### Data supplied
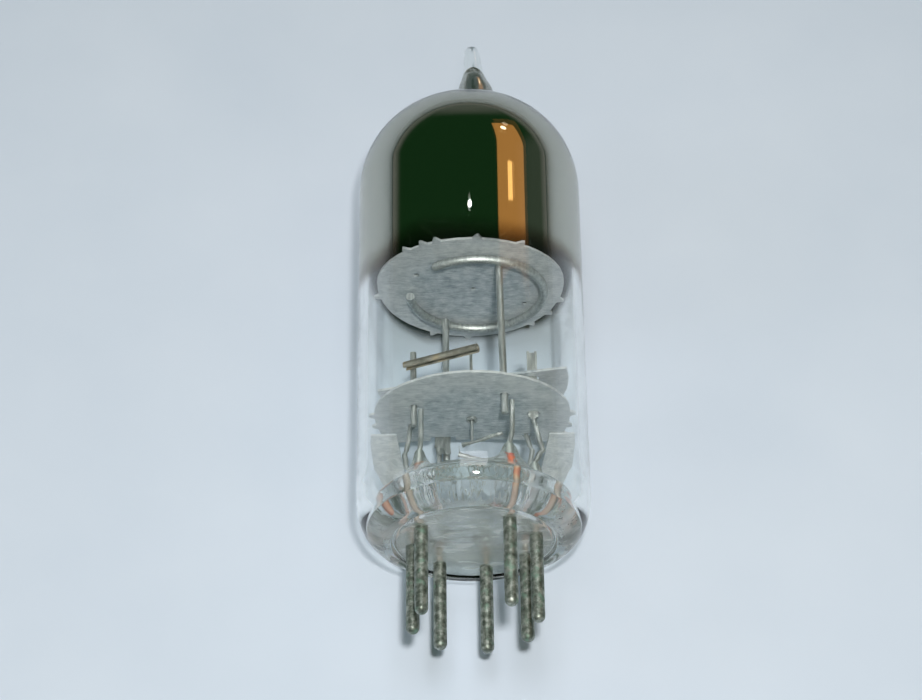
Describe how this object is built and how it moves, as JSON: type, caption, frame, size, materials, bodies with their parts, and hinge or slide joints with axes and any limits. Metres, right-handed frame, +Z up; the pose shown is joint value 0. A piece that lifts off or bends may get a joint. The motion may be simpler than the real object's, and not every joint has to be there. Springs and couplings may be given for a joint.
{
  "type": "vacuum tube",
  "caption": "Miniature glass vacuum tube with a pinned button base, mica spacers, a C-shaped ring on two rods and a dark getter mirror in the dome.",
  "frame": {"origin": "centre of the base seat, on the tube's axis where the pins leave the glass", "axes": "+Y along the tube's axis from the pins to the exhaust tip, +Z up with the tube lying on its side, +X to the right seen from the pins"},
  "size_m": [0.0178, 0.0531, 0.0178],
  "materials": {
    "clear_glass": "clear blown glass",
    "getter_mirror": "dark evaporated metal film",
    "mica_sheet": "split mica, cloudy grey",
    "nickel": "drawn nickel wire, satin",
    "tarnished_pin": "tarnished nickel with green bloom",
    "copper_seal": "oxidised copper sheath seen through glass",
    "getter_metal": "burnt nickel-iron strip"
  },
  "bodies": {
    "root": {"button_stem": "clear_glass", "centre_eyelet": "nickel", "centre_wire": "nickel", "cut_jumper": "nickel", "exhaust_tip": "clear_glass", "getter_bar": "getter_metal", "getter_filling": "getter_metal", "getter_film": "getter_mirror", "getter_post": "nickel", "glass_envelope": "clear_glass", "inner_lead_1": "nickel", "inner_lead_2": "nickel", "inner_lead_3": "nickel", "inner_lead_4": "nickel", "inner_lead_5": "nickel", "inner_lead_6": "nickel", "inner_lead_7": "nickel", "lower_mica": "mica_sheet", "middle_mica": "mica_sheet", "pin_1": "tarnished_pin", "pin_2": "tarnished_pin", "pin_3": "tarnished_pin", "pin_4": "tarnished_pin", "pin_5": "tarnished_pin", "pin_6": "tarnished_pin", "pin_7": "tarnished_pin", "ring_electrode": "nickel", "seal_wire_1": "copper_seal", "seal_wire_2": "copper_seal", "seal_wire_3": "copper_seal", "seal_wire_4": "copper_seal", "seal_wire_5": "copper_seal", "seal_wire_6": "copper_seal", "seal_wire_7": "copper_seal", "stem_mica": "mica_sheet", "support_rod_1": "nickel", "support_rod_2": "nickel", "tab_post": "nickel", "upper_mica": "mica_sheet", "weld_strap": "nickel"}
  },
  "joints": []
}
######
### Data supplied
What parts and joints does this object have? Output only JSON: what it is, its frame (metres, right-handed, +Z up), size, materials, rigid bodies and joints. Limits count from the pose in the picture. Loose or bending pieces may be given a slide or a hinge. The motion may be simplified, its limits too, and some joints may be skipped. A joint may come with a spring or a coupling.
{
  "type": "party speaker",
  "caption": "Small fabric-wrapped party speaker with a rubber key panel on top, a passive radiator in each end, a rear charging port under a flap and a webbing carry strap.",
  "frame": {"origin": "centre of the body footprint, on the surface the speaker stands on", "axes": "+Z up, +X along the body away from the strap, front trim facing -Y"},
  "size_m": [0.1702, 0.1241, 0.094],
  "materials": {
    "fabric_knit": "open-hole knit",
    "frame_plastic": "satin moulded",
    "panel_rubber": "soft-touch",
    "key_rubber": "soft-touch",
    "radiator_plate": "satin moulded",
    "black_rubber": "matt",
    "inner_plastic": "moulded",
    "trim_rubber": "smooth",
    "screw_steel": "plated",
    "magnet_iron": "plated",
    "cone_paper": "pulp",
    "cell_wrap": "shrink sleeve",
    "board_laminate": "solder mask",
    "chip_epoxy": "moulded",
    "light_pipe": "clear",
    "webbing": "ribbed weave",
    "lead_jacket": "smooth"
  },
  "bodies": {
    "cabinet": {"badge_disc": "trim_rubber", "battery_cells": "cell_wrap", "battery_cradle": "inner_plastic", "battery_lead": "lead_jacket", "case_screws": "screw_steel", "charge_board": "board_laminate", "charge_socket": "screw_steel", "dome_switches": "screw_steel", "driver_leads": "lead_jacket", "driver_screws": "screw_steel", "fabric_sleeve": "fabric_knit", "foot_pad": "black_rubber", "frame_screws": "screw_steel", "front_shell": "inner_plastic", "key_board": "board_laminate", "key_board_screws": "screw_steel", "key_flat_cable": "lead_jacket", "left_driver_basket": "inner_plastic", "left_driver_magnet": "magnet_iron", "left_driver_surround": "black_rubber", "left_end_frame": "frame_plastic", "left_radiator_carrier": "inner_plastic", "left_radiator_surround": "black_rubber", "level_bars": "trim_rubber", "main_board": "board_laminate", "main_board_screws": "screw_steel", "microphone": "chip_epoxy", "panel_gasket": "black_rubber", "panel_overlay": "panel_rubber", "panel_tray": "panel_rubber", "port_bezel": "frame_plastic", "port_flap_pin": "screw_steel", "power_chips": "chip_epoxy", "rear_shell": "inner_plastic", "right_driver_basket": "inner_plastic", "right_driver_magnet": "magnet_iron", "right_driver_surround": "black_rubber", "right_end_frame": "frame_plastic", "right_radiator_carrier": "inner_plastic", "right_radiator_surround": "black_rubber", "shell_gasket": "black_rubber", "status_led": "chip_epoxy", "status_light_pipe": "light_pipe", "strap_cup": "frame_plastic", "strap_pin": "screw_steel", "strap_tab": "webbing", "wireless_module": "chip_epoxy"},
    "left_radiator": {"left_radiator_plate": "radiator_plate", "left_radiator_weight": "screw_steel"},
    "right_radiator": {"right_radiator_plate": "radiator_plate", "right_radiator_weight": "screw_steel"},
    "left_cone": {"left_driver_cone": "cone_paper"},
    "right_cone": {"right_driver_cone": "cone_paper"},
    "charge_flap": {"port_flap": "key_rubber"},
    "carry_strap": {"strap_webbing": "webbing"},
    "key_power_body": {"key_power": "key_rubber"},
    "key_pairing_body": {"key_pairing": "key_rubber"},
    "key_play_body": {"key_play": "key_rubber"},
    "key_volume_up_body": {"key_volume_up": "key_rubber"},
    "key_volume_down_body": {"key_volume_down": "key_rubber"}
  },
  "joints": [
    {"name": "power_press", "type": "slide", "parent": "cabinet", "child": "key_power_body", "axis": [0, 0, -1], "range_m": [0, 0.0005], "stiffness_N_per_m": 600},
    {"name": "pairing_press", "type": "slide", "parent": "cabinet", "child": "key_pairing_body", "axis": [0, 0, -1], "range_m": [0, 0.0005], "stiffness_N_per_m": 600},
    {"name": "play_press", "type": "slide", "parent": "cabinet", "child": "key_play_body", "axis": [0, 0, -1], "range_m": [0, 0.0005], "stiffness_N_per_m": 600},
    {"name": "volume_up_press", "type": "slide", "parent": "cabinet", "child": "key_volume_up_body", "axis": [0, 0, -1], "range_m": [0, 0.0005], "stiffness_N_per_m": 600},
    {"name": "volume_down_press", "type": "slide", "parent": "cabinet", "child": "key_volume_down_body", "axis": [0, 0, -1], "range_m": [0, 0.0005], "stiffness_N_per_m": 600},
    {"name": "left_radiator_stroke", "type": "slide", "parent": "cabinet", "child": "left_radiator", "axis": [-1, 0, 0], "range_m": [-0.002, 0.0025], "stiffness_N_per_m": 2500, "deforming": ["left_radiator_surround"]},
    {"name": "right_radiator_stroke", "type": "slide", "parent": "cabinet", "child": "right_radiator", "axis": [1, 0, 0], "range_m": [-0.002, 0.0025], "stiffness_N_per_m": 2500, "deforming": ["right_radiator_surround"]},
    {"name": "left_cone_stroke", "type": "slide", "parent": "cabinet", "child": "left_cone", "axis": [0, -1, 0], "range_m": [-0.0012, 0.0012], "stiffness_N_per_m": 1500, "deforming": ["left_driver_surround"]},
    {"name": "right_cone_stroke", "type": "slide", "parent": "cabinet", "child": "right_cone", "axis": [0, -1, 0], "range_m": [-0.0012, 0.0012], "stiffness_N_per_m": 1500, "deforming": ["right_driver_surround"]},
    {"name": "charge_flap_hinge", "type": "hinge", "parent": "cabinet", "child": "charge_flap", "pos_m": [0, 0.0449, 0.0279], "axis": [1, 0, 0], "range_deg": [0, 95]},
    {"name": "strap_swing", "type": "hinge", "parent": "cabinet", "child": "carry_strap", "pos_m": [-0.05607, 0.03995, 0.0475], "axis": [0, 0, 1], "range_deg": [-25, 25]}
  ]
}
######
Which lines contain the word "caption"? Copy each of them.

Describe how this object is built and how it moves, as JSON: type, caption, frame, size, materials, bodies with their parts, and hinge or slide joints with axes and any limits. Metres, right-handed frame, +Z up; the pose shown is joint value 0. A piece that lifts off or bends may get a joint. The motion may be simpler than the real object's, and not every joint has to be there. Springs and couplings may be given for a joint.
  "caption": "Miniature glass vacuum tube with a pinned button base, mica spacers, a C-shaped ring on two rods and a dark getter mirror in the dome.",
  "caption": "Small fabric-wrapped party speaker with a rubber key panel on top, a passive radiator in each end, a rear charging port under a flap and a webbing carry strap.",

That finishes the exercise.